==== ENTRIES

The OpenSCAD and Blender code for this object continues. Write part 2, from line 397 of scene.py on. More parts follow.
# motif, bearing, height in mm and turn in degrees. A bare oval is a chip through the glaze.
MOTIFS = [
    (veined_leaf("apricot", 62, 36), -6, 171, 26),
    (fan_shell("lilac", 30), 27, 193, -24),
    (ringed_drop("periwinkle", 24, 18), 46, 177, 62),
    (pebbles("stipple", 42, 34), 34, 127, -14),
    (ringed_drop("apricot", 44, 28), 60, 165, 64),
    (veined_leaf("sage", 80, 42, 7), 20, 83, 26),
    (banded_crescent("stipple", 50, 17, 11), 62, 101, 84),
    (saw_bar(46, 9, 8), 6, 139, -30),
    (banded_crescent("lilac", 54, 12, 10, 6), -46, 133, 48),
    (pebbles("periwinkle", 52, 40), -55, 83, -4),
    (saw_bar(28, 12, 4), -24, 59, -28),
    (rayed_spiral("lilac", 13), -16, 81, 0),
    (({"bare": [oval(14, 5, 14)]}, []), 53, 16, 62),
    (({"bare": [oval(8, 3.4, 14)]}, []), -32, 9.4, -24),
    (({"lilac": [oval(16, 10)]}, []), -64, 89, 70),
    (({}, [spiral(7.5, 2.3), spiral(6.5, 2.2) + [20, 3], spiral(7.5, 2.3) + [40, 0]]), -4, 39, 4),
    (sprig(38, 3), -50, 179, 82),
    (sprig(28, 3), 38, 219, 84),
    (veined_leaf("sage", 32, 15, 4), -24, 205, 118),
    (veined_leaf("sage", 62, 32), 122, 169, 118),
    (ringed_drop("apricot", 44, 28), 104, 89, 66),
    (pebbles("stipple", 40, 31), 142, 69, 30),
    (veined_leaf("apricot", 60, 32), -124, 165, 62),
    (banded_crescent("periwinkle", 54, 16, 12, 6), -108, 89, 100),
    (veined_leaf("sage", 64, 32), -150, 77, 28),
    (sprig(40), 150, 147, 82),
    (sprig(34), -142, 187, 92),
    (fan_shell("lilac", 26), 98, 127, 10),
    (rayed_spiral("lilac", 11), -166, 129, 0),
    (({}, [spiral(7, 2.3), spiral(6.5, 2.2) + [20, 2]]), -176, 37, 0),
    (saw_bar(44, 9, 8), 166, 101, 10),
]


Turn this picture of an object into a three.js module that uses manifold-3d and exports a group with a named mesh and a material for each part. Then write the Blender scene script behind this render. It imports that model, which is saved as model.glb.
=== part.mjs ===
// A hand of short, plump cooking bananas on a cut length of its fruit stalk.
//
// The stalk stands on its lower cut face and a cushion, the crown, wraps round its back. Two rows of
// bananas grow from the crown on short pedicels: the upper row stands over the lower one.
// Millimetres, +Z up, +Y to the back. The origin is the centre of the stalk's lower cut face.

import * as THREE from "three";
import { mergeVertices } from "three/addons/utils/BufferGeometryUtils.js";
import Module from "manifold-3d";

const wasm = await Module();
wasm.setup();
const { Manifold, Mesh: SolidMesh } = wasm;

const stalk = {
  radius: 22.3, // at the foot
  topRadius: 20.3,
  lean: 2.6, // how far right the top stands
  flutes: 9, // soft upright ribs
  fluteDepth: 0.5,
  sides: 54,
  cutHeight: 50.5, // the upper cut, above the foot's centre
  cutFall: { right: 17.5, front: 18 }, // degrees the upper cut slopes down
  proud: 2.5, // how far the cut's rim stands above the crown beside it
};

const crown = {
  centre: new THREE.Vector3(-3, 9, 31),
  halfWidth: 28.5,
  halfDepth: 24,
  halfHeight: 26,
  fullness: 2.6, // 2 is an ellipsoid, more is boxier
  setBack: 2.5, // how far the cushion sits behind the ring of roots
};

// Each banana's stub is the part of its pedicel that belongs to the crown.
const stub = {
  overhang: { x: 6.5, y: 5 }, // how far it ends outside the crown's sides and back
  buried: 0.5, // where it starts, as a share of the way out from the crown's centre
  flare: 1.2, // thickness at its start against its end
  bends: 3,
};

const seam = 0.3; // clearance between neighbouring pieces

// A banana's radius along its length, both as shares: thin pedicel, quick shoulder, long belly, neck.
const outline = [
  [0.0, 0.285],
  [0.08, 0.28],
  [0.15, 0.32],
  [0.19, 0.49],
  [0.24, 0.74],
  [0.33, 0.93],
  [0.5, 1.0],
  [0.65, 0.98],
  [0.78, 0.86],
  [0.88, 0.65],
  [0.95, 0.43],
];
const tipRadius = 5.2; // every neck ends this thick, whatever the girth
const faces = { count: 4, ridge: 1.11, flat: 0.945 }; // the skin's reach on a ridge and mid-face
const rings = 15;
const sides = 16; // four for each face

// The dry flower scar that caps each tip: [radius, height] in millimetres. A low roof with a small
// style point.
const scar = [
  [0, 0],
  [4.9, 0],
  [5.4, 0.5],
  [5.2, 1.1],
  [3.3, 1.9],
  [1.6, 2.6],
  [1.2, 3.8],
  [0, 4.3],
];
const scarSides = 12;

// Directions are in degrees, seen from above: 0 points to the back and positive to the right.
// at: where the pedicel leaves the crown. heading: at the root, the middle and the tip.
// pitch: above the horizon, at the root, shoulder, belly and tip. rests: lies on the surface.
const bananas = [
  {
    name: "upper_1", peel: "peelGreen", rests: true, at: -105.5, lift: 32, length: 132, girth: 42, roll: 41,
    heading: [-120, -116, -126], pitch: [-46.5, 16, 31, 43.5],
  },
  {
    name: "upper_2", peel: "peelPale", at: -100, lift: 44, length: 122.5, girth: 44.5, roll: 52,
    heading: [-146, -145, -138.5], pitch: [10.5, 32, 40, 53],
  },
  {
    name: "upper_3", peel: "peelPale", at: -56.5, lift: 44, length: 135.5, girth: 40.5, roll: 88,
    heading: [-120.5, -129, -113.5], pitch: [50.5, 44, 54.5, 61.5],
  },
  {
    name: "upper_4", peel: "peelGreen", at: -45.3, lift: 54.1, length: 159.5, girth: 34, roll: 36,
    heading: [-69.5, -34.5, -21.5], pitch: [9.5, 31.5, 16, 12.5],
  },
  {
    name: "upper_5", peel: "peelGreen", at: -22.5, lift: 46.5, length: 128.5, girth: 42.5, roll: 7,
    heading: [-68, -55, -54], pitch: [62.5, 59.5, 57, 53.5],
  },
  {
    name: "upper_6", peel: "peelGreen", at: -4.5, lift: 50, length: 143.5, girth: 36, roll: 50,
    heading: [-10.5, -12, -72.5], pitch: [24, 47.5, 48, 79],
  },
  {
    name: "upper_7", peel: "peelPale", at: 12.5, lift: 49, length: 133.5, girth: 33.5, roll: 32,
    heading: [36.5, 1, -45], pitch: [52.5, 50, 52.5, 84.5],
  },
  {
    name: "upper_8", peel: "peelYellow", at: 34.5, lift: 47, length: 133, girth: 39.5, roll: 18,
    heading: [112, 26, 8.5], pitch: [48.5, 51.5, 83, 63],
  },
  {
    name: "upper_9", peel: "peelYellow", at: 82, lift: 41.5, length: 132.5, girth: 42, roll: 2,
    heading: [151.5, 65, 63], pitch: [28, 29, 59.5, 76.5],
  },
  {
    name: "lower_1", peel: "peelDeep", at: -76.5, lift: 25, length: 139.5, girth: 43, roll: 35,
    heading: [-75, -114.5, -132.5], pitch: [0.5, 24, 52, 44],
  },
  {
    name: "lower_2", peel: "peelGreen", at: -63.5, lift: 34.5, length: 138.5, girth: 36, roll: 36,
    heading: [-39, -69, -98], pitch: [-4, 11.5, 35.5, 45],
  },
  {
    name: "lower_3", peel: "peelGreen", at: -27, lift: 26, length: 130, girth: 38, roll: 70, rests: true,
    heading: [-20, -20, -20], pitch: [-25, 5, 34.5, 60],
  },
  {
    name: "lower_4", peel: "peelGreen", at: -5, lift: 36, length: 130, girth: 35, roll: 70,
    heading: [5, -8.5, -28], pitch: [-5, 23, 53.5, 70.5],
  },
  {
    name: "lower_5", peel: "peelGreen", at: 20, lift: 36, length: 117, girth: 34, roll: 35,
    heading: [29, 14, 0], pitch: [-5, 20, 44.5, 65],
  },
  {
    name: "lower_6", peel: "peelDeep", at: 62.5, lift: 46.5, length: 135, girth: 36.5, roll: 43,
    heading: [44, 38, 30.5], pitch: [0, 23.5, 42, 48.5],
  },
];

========

§ EXERCISE PROMPT
Looking at the material above, count the lines containing the string "from" and reply with the count alone.

§ TASK ANSWER
7